Wroffer works best when each color has one job. Decorative overlap makes the brand feel less premium, less calm, and less product-confident.

Soft Blush

Warmth, welcome, feminine identity, and soft directional emphasis

Warm Sand

Editorial grounding, body reading, and clean product-support structure

Plum Espresso

Depth, navigation, premium structure, and apparel-brand confidence

White

Space, clarity, and simple form surfaces

Sage

Progress, encouragement, and positive habit cues

Shade system

Shade families

These ranges provide enough flexibility for landing pages, social creatives, product storytelling, onboarding flows, and guide pages without drifting away from the brand.

Blush scale

For warmth, welcome, and soft emphasis moments.

100 · #FCEDF0
200 · #F8E2E7
300 · #F3D7DD
400 · #E8BDC8

Neutral base

For page shells, cards, product framing, and long-form reading comfort.

050 · #FFFFFF
100 · #FBF7F1
200 · #F4EEE7
300 · #E6DBCF

Plum grounding

For navigation, structure, premium depth, and stronger apparel-brand confidence.

300 · #8C6876
400 · #6E4C59
500 · #563A46
600 · #402B35

Support accents

For positive reinforcement and soft support moments.

Sage · #A9CBB3
Blush tint · #F8E2E7
Deep text · #5C5351
Plum text · #6E4C59

Strict rules

Protect the balance

If every block competes for attention, the brand stops feeling premium. The palette should balance softness with structure, not collapse into either harshness or pastel overload.

Use soft colors as atmosphere, but anchor the system with one deeper tone so it does not drift into skincare or coaching territory.

Sand and white should do most of the page-level work so the interface feels calm, clean, and product-capable.

Plum Espresso should ground navigation, emphasis surfaces, and premium brand moments.

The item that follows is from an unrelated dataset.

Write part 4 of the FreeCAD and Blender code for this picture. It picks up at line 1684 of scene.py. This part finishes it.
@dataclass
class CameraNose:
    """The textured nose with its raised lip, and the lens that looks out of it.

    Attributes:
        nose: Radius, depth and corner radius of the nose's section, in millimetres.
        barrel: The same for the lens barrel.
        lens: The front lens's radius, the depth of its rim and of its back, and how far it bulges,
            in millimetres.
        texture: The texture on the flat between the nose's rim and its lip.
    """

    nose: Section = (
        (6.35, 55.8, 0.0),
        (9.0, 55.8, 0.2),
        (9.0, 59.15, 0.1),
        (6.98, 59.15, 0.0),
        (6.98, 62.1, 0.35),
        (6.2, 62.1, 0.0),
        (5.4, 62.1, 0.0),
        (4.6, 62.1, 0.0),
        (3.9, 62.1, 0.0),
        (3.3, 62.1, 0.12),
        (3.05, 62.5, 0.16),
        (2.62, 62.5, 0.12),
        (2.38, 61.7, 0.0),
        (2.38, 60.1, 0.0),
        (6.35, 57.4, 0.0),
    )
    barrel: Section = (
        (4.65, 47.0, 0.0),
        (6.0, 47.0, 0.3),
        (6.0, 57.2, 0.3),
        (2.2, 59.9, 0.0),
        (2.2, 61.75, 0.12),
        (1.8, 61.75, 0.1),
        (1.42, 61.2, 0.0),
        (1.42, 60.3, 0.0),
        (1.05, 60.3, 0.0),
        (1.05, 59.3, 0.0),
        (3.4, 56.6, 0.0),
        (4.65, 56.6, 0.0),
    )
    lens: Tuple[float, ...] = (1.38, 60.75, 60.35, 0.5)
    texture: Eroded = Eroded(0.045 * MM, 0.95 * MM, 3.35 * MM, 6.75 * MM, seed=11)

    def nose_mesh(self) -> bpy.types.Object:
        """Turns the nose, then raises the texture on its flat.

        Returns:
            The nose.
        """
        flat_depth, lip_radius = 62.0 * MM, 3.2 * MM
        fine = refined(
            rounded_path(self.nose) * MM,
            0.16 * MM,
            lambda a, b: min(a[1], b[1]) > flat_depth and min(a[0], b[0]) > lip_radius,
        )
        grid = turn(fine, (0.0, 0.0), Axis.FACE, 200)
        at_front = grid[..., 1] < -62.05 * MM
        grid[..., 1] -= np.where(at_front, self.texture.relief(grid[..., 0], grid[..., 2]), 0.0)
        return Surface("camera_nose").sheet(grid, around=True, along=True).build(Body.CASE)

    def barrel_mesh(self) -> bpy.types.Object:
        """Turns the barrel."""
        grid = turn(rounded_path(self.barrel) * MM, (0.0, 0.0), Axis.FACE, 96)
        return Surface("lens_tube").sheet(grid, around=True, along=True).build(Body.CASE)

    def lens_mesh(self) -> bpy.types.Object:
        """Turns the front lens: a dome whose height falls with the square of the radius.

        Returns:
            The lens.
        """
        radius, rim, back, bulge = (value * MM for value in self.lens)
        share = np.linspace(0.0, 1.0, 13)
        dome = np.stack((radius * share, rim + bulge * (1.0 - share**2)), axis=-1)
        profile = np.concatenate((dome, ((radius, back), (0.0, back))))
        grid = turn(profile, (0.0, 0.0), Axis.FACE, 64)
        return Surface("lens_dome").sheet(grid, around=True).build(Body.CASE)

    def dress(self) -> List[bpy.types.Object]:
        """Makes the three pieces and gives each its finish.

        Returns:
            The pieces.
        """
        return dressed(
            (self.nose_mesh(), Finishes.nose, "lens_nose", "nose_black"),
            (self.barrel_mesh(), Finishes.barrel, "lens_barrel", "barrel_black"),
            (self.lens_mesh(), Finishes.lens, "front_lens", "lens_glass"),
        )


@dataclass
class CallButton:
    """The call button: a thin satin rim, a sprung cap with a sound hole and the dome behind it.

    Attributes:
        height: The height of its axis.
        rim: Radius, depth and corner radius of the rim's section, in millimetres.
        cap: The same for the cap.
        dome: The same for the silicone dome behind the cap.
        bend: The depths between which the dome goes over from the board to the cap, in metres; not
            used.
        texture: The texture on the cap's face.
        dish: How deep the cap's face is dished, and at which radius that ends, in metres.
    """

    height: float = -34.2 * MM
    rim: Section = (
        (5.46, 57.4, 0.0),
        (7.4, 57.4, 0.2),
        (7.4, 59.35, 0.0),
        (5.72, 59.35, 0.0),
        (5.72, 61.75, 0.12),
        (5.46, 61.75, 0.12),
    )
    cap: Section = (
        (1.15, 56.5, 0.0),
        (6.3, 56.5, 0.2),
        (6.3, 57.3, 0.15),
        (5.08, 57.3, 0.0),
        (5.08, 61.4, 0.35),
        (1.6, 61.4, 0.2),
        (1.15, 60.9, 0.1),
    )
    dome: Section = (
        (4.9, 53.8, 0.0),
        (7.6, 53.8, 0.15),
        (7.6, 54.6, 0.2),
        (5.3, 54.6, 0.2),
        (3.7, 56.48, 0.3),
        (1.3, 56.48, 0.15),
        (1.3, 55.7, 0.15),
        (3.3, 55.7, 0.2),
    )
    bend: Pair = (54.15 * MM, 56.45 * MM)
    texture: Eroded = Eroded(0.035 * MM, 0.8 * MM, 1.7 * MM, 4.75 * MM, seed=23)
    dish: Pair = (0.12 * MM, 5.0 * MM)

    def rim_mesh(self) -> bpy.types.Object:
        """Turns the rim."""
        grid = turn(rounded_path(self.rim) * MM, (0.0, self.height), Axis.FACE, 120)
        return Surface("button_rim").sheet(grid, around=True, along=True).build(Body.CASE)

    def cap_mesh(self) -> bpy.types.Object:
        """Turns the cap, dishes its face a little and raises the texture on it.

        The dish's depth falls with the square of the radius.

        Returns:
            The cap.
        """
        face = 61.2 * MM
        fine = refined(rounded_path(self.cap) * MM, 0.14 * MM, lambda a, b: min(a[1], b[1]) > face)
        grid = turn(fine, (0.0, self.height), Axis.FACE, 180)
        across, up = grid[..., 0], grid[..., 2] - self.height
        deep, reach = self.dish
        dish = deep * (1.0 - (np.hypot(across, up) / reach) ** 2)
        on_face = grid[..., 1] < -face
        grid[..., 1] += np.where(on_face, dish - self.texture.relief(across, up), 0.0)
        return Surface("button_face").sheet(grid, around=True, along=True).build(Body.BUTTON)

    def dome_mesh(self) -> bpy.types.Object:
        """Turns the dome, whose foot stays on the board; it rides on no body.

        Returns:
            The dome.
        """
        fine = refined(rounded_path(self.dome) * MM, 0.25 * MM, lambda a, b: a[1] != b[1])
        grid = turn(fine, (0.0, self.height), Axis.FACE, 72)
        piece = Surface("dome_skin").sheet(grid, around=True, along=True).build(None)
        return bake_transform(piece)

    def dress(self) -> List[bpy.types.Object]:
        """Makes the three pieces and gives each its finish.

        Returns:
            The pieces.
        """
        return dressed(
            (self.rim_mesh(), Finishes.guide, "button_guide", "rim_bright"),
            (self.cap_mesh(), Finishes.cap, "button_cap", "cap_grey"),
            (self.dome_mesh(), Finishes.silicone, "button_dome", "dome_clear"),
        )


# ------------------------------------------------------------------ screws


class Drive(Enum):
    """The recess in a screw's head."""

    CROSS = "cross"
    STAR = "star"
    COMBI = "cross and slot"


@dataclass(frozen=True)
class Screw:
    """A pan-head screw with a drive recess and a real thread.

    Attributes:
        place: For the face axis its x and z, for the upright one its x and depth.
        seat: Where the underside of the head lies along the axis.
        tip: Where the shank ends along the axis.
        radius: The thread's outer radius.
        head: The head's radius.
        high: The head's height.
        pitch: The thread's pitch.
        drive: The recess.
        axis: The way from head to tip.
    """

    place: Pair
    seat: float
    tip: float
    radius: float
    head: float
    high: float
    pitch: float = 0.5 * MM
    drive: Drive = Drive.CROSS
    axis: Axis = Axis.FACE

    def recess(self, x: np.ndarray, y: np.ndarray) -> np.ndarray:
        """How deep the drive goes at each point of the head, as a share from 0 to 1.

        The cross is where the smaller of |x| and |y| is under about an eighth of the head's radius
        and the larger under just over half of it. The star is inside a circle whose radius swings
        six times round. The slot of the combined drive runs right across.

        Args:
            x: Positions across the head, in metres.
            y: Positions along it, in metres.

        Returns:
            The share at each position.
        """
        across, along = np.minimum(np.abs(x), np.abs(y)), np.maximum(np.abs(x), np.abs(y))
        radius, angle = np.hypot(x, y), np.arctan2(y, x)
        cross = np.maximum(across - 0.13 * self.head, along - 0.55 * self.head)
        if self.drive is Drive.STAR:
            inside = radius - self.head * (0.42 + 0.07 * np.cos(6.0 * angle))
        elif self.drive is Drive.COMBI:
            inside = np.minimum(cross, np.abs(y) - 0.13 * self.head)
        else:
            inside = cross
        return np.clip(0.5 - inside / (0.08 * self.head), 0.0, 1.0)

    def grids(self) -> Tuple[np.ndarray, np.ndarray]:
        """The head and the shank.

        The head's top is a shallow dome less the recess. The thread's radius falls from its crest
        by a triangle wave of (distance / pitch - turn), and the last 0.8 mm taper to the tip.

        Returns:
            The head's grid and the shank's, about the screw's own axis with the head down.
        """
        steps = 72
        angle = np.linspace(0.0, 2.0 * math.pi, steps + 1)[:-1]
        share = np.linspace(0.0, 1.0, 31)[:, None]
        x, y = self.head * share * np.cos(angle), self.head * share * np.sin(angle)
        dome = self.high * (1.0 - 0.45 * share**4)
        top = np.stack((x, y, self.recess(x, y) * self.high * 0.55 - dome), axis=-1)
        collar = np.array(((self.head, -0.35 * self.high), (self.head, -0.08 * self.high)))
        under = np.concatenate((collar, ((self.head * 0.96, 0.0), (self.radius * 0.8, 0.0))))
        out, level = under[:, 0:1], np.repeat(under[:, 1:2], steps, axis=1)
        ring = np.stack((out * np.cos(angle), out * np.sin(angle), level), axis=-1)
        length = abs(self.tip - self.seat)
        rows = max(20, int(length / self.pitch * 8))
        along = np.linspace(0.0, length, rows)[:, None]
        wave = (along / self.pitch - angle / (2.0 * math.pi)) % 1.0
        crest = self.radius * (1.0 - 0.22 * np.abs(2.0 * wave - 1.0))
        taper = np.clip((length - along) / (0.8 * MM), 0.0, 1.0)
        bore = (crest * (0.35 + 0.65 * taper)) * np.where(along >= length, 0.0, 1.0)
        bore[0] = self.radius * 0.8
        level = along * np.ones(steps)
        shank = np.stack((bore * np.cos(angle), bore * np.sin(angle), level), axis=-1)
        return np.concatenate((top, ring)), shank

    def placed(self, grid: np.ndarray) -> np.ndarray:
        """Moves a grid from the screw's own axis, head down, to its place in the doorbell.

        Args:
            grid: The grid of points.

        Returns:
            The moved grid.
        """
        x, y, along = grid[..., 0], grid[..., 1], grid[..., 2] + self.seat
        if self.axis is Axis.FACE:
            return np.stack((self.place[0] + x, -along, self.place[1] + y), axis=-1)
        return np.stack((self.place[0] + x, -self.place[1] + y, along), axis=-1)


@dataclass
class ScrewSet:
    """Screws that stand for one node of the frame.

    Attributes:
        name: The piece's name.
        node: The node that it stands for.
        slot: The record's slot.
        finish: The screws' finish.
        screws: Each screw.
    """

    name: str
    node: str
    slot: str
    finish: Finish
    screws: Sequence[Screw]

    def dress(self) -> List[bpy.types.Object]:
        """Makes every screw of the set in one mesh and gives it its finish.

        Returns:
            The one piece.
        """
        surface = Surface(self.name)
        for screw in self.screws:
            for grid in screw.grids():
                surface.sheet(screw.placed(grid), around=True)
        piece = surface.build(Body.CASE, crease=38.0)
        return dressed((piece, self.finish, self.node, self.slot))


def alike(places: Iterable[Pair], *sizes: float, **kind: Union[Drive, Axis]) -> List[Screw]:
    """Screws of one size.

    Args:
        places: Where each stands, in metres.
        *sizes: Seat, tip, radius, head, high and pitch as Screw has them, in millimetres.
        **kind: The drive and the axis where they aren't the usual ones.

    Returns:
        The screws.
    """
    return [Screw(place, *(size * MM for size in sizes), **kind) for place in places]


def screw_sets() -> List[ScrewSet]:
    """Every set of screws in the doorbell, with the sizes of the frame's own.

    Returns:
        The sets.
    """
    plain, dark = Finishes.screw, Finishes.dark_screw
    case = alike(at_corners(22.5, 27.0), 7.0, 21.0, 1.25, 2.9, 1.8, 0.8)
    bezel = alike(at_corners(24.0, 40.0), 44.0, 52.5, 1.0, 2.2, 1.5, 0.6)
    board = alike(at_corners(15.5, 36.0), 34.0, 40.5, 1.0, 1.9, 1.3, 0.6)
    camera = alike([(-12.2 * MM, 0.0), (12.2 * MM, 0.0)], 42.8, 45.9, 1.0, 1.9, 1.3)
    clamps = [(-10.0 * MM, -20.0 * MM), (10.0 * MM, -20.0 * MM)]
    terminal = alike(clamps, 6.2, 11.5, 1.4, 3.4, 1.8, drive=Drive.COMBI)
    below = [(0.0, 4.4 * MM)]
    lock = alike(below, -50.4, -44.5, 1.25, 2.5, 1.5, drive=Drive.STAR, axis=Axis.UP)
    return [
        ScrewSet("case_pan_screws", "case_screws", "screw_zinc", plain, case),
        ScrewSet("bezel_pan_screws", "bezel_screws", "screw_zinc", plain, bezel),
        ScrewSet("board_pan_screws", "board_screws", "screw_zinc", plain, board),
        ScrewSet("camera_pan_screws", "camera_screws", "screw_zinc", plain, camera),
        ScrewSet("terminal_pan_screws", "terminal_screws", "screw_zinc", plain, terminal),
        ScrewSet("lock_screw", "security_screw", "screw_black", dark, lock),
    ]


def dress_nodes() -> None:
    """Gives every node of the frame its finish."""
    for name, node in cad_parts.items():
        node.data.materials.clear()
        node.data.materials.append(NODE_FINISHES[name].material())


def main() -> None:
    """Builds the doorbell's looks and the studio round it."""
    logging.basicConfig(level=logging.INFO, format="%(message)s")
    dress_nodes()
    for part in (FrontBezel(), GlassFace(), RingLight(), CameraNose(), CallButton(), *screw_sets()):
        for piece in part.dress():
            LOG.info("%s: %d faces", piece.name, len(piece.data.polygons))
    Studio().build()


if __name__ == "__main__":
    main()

Sage should signal encouragement, progress, or reassurance rather than demand attention.

Avoid harsh neons, black-heavy gym palettes, or high-contrast red urgency states.

When a screen feels too busy, remove accents and return to sand, white, and one highlight color.

Practical application

Color in use

Assign the job of each color before building a page. That discipline is what makes Wroffer feel like a women’s fitness apparel brand with emotional warmth instead of either a harsh gym brand or a pastel wellness moodboard.

Hero and navigation surfaces

Use Plum Espresso to ground headers and navigation, then bring in sand and blush so the page feels premium, feminine, and product-ready instead of overly delicate.

Habit and progress modules

Keep cards light and breathable. Use Sage only for encouraging progress, milestones, or positive reinforcement.

Long-form and product-support sections

Sand and white should carry reading-heavy sections, while Plum Espresso can create stronger framing where product confidence or conversion needs more structure.

Campaign graphics

Natural photography, soft apparel tones, sand framing, and selective blush highlights create the strongest recurring Wroffer visual memory.

Designer guidance

How to use this system in future work

The mockups clarified that the strength of the system comes from disciplined application, not from adding more colors. Designers should follow these rules when creating future brand, campaign, or product work.

5-color system stays

Keep the palette disciplined: Soft Blush, Warm Sand, Plum Espresso, White, and Sage are enough. Do not solve weak compositions by adding more colors.

Light mode leads

Use the light composition as the primary brand expression for everyday product and brand work. It feels cleaner, more wearable, and more apparel-capable.

Dark mode is selective

Use the dark version as a premium campaign, presentation, or viewing mode. It should not become the everyday default mood for the brand.

Plum Espresso anchors

Plum Espresso is the key structural color. It should hold navigation, premium framing, and brand confidence together.

Sage stays secondary

Use Sage as a selective support accent for progress and reassurance. It should not become a dominant brand field.

Application beats swatches

The palette is not strongest as swatches alone. It becomes convincing when paired with clean layout, soft product UI, restrained typography, and real apparel-oriented compositions.